● **Objective**:
Take the data below and write out exactly the lines from the one with "Keep writing the" through the one with "self.socket = socket"; omit every other line.

● **Records for the exercise**:
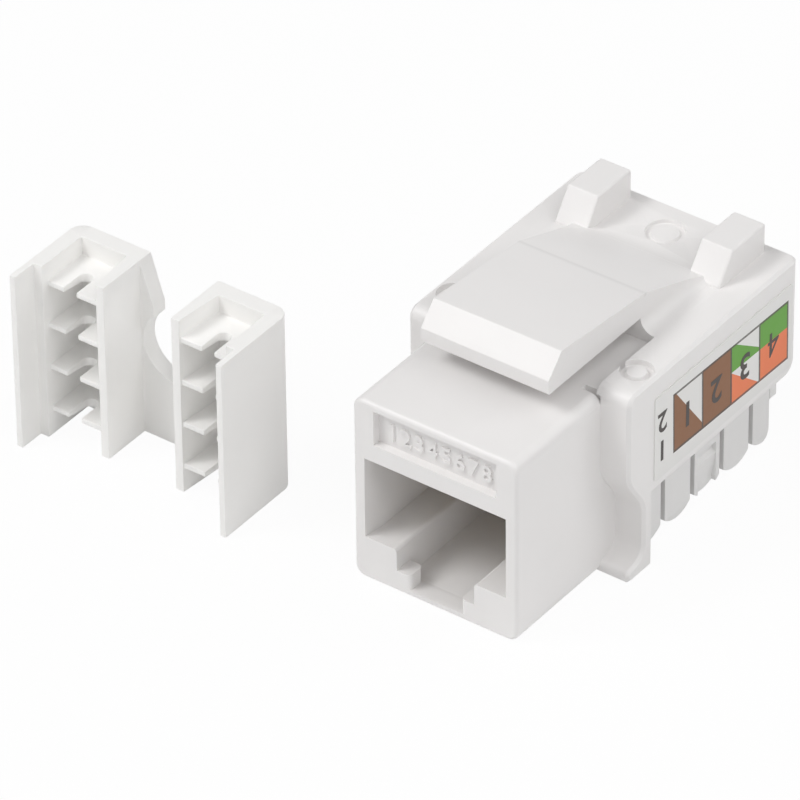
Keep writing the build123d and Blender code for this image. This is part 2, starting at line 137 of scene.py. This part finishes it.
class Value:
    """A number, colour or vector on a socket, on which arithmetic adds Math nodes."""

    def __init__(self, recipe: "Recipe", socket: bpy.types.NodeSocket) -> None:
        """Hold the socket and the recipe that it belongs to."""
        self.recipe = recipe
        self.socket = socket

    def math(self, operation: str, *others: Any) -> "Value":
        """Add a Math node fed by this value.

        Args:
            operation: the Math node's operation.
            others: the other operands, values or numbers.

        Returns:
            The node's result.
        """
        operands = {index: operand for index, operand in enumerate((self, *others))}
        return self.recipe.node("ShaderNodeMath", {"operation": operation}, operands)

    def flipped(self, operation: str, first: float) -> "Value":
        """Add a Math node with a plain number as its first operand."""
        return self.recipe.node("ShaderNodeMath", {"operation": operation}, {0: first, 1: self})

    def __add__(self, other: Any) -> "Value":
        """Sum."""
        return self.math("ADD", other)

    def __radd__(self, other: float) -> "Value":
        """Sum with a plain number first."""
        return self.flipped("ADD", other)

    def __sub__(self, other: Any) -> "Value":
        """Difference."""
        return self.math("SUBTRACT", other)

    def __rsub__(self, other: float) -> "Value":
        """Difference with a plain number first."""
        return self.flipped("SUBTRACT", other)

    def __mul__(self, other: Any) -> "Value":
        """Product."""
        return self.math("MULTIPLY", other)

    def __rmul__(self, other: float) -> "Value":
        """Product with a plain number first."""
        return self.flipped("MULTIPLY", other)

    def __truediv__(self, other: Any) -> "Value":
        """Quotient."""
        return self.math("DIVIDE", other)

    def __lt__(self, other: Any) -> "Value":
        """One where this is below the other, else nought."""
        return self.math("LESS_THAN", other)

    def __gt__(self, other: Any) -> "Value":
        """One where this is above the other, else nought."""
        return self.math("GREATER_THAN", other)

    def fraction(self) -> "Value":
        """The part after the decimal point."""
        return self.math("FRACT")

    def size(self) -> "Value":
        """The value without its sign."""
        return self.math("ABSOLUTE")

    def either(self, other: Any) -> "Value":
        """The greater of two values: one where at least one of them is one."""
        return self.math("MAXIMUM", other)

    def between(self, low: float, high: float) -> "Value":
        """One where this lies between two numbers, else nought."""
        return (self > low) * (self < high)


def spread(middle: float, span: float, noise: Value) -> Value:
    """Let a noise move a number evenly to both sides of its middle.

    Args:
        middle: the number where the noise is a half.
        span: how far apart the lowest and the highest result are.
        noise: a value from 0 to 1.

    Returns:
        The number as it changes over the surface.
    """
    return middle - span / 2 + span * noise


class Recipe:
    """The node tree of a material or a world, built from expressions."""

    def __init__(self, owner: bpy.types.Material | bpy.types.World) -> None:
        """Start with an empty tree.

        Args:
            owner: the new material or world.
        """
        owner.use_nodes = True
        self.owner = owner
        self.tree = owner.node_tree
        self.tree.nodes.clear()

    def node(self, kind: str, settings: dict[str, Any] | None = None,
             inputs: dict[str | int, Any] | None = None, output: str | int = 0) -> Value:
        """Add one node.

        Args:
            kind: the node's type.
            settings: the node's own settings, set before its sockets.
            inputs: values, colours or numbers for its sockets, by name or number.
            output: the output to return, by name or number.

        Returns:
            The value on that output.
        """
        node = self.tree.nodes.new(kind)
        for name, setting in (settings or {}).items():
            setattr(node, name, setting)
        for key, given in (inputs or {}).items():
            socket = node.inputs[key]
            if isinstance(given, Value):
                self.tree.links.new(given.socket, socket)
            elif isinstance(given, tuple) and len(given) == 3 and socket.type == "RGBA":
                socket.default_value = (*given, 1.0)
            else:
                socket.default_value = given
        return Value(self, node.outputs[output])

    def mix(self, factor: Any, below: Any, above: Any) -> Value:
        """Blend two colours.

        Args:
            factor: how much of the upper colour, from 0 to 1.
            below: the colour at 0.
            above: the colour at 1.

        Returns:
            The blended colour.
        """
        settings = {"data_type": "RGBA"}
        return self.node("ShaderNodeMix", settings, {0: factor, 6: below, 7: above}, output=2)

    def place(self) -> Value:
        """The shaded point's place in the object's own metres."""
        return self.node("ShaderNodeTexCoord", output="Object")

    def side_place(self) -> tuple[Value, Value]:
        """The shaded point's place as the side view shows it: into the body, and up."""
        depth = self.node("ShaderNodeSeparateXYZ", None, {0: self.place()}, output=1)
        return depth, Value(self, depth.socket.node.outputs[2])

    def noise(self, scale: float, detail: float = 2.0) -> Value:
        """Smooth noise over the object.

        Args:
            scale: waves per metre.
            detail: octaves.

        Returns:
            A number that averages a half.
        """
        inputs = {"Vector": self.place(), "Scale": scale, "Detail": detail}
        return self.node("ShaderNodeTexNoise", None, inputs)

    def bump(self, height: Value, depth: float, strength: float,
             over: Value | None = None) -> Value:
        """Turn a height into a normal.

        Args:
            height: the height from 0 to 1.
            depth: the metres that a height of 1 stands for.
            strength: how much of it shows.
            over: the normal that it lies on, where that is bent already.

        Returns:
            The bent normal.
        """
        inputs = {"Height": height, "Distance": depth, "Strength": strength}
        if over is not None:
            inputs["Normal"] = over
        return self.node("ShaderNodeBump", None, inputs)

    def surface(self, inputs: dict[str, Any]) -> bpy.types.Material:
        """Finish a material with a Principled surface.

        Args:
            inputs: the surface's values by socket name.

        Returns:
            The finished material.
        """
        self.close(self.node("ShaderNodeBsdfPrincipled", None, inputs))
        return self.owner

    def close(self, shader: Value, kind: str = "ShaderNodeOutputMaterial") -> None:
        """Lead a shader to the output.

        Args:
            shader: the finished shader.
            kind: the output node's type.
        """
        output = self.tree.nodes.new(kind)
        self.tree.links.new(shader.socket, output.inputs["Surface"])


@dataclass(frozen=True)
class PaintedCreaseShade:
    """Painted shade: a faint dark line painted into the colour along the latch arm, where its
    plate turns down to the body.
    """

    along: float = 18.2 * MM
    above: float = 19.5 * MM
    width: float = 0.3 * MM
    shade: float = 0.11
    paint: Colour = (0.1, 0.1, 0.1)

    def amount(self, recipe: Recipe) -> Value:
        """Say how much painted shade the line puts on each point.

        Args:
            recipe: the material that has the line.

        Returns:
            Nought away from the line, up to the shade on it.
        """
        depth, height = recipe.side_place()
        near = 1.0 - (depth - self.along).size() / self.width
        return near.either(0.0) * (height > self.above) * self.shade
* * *
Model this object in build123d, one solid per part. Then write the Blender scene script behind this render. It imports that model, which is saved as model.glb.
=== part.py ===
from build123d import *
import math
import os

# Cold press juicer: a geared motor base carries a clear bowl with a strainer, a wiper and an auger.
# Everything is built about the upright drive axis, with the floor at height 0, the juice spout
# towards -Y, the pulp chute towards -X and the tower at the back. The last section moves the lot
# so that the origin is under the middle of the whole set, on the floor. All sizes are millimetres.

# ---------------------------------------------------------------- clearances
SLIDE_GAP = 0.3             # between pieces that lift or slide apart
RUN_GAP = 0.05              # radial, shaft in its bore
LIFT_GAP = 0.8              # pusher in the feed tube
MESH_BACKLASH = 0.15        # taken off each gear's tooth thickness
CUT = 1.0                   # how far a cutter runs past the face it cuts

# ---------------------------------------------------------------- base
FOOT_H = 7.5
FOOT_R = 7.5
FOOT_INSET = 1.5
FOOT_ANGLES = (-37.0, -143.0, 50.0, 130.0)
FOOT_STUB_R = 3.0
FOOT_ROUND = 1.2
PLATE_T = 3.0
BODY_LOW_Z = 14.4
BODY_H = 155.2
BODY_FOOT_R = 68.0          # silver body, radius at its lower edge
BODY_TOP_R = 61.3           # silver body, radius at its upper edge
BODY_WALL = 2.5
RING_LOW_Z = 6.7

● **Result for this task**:
Keep writing the build123d and Blender code for this image. This is part 2, starting at line 137 of scene.py. This part finishes it.
class Value:
    """A number, colour or vector on a socket, on which arithmetic adds Math nodes."""

    def __init__(self, recipe: "Recipe", socket: bpy.types.NodeSocket) -> None:
        """Hold the socket and the recipe that it belongs to."""
        self.recipe = recipe
        self.socket = socket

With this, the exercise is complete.